2. Result-Oriented Government: Anggaran harus berbasis kinerja dan diukur dengan hasil nyata di lapangan.
3. Enterprising Government: Dana publik bisa dioptimalkan melalui proyek bernilai tambah, bukan hanya disimpan di bank.
4. Customer-Driven Government: Penggunaan dana diarahkan pada prioritas publik yang berdampak langsung pada kesejahteraan.
5. Decentralized Government: Memberikan otonomi anggaran kepada OPD agar penyerapan lebih cepat dan tidak tersentral di kas daerah.
Budaya Takut dan Ketidaksiapan Sistem
Salah satu penyebab utama lambatnya serapan anggaran adalah budaya birokrasi yang takut salah — lebih memilih aman dengan menyimpan dana daripada mengambil risiko inovasi. Padahal, dalam kerangka entrepreneurial government, keberanian mengambil keputusan yang terukur justru menjadi indikator kematangan birokrasi. Selain itu, lemahnya koordinasi antar-OPD, sistem perencanaan yang kaku, dan mekanisme pengadaan yang tidak adaptif turut memperburuk situasi.
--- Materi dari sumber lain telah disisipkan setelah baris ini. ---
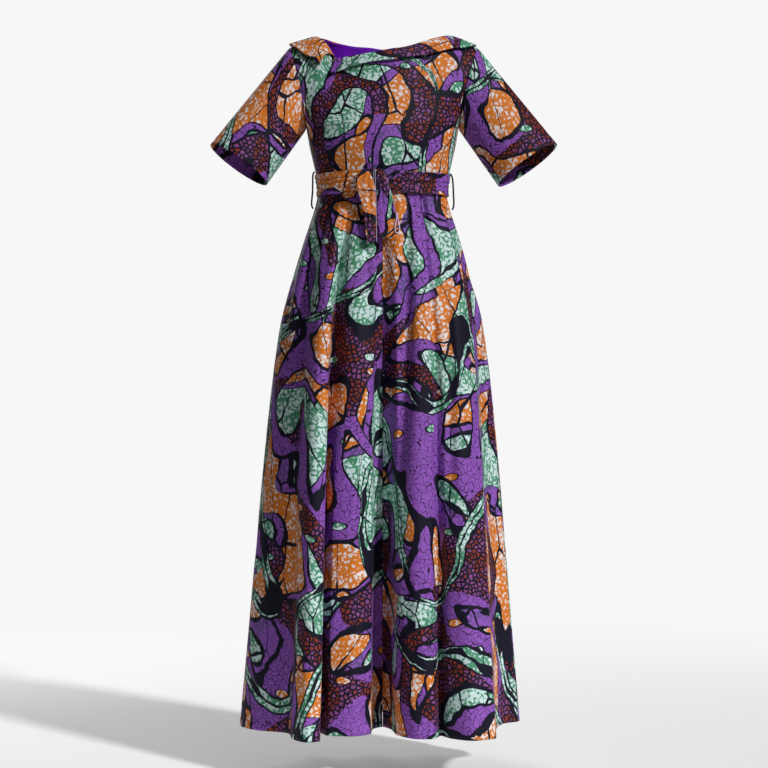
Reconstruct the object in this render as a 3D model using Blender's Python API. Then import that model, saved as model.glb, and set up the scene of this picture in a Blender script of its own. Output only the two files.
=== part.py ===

Akibatnya, pemerintah daerah gagal menerjemahkan anggaran menjadi nilai pembangunan.
Transformasi ke Arah Birokrasi Wirausaha
Mengatasi persoalan ini memerlukan transformasi ke arah birokrasi wirausaha, yaitu birokrasi yang memiliki keberanian mengambil keputusan strategis, mengukur kinerja berbasis hasil dan dampak, memanfaatkan teknologi digital untuk real-time monitoring, serta memberikan insentif kinerja bagi ASN dan OPD berprestasi. Dengan demikian, setiap rupiah dari anggaran publik dapat menjadi 'modal kerja' untuk pembangunan daerah yang produktif dan berkelanjutan.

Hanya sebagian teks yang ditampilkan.